Should travel sales staff be paid purely on commission?
Rarely, and not for your first hire. Pure commission structures work for established consultants who already carry a client base and can absorb a slow month. They don't work for someone learning your product, your suppliers and your tone, who needs to eat while they ramp up. Keep a fixed floor and layer incentives on top instead.
What about PF, ESI and other statutory deductions?
Statutory contributions add to your real cost per hire on top of the fixed salary you negotiate, and the applicable thresholds and rates change with headcount and state. Confirm current obligations with your CA before you finalise an offer. This post covers what you pay the person, not what you remit to the government.
The short version
- A sales hire needs to close roughly 2-3 incremental bookings a month, work out your own number from your margin, before it clears its own fixed salary.

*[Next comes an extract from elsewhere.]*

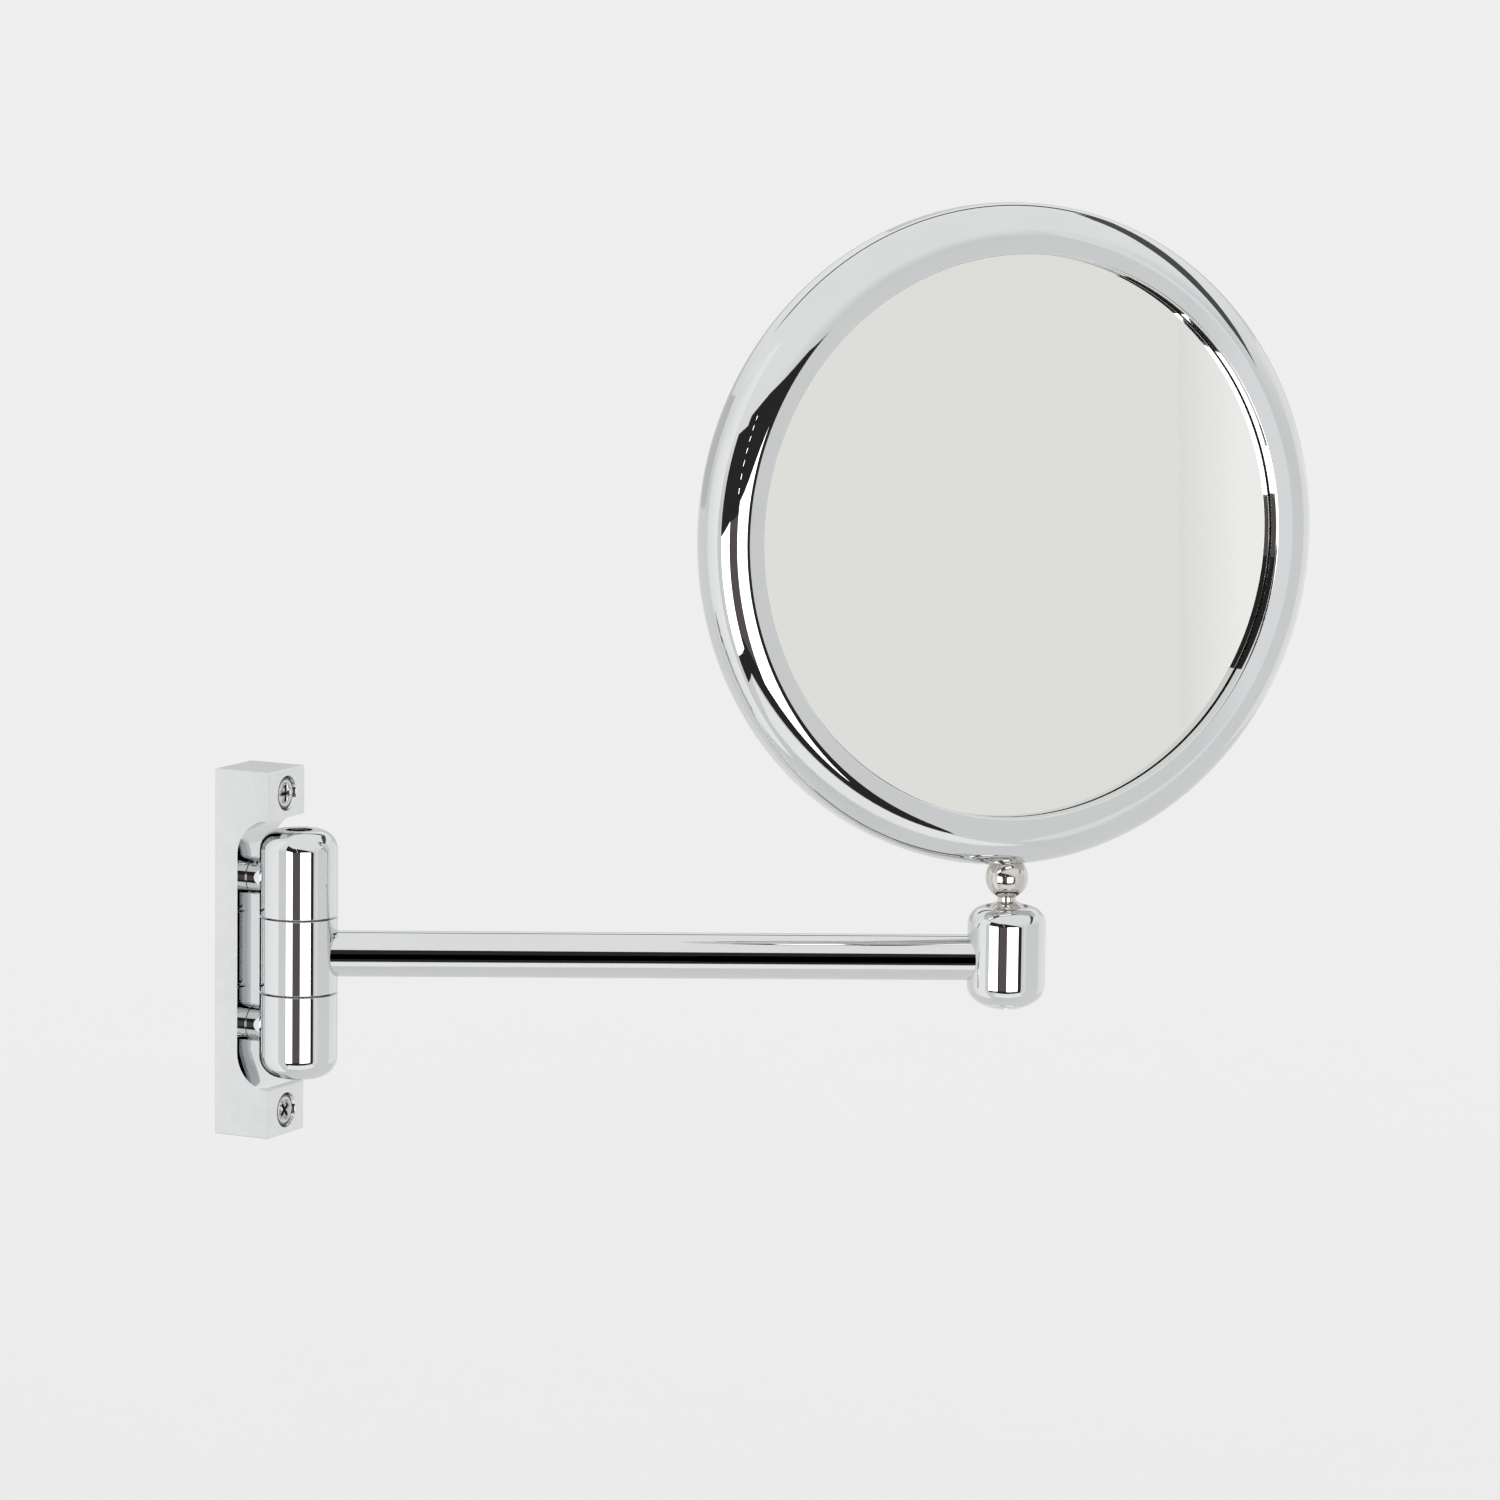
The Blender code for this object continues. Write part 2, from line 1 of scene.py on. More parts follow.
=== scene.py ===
"""Looks for the extendable shaving mirror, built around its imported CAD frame.

Laid out as an add-on and run as a script. Sizes in the code are millimetres unless a name says
otherwise; the meshes are made in metres, each in its own local frame, and ride on the CAD bodies.
"""

import json
import math

import bmesh
import bpy
from bpy.props import FloatProperty, FloatVectorProperty, IntProperty, PointerProperty
from bpy.types import Operator, Panel, PropertyGroup
from mathutils import Matrix, Vector


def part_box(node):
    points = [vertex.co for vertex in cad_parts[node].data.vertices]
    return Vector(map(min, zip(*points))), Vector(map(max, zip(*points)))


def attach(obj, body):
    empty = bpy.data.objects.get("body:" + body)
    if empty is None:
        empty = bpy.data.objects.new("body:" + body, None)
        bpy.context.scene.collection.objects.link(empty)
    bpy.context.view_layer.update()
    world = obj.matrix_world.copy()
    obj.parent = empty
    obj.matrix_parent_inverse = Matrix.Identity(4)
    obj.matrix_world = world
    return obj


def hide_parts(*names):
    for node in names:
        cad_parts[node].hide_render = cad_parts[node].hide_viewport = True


bl_info = {
    "name": "Shaving Mirror",
    "version": (1, 0, 0),
    "blender": (4, 5, 0),
    "location": "View3D > Sidebar > Shaving Mirror",
    "description": "Builds the visible pieces, finishes and studio of a wall shaving mirror",
    "category": "Object",
}

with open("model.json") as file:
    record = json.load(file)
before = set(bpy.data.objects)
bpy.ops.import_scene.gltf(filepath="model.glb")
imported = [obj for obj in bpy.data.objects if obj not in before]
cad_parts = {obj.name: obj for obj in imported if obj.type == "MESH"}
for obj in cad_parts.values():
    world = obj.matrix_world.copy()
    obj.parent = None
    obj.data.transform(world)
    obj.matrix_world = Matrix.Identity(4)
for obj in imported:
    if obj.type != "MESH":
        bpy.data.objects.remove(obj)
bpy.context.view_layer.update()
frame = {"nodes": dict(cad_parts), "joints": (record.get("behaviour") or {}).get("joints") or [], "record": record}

MM = 0.001
LARGE = 10.0                   # a piece reaching further from its axis keeps its place in its mesh
TINY = 1e-4                    # a shorter length or a smaller angle counts as none
SAME = 1e-5                    # section points closer than this are one point
PAST = 1.0                     # how far a cutter reaches past the face that it cuts
WASHER, WASHER_DEEP = 9.3, 0.7      # radius and depth of the washers' seats in the barrel
SEAM_EDGE = 0.22               # rounding beside each seam of the barrel
GLASS = 88.0                   # radius of both glasses
UP = Vector((0.0, 0.0, 1.0))
JOINTS = {joint["name"]: joint for joint in frame["joints"]}
OUTWARD = Matrix.Rotation(math.radians(90), 4, "X")    # local +Z points out into the room


def middle(node):
    """Middle of a CAD node's box, in metres."""
    low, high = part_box(node)
    return (low + high) / 2


def extent(node):
    """Size of a CAD node's box, in millimetres."""
    low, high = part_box(node)
    return (high - low) / MM


def axes(x, y, z, origin):
    """A placement from three unit axes and an origin in metres."""
    turn = Matrix((x, y, z)).transposed().to_4x4()
    return Matrix.Translation(origin) @ turn


BARREL_AT = Vector(JOINTS["arm_swing"]["pos_m"])
BALL_AT = Vector(JOINTS["mirror_swivel"]["pos_m"])
ARM_ALONG = Vector((BALL_AT.x - BARREL_AT.x, BALL_AT.y - BARREL_AT.y, 0.0))
ARM_LENGTH = ARM_ALONG.length / MM
ARM_ALONG.normalize()
ARM_ACROSS = ARM_ALONG.cross(UP) * -1.0
BARREL = Matrix.Translation(BARREL_AT)
ARM = axes(ARM_ACROSS, UP, ARM_ALONG, BARREL_AT)       # local +Z runs out along the arm
KNUCKLE = Matrix.Translation((BALL_AT.x, BALL_AT.y, BARREL_AT.z))
HEAD_X = Vector(JOINTS["mirror_tilt"]["axis"]).normalized()
HEAD_FRONT = Vector(JOINTS["mirror_lean"]["axis"]).normalized()
HEAD_UP = HEAD_FRONT.cross(HEAD_X).normalized()
STEM = axes(HEAD_X, -HEAD_FRONT, HEAD_UP, BALL_AT)     # local +Z runs up the stem
RING_AT = middle("mirror_ring")
RING = axes(HEAD_X, HEAD_UP, HEAD_FRONT, RING_AT)      # local +Z faces the front


# ---- settings

def length(name, description, default):
    """A size in metres."""
    return FloatProperty(name=name, description=description, default=default, unit="LENGTH")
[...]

- As of July 2026, national average fixed pay for a travel consultant is around ₹21,033/month, with entry-level in small agencies and tier-2 cities running ₹15,000-25,000 (Indeed).
- Mid-level consultants (3-7 years) command ₹28,000-45,000 fixed, with incentives adding 20-100%+ for strong closers (whatis.in).
- There's no published benchmark for ops or ticketing roles, price them off your consultant band and local supply, not an online average.
- A flat per-booking bonus is the simplest incentive to start with; move to a tiered revenue-share once you know your break-even margin per hire.
- A structured first 30 days, shadowing, real re-quotes, gradually removing review, cuts early attrition more than a higher starting salary does.
- Interview for closers, not order-takers: ask how they handle price objections and late-night urgent leads before you ask about their last CTC.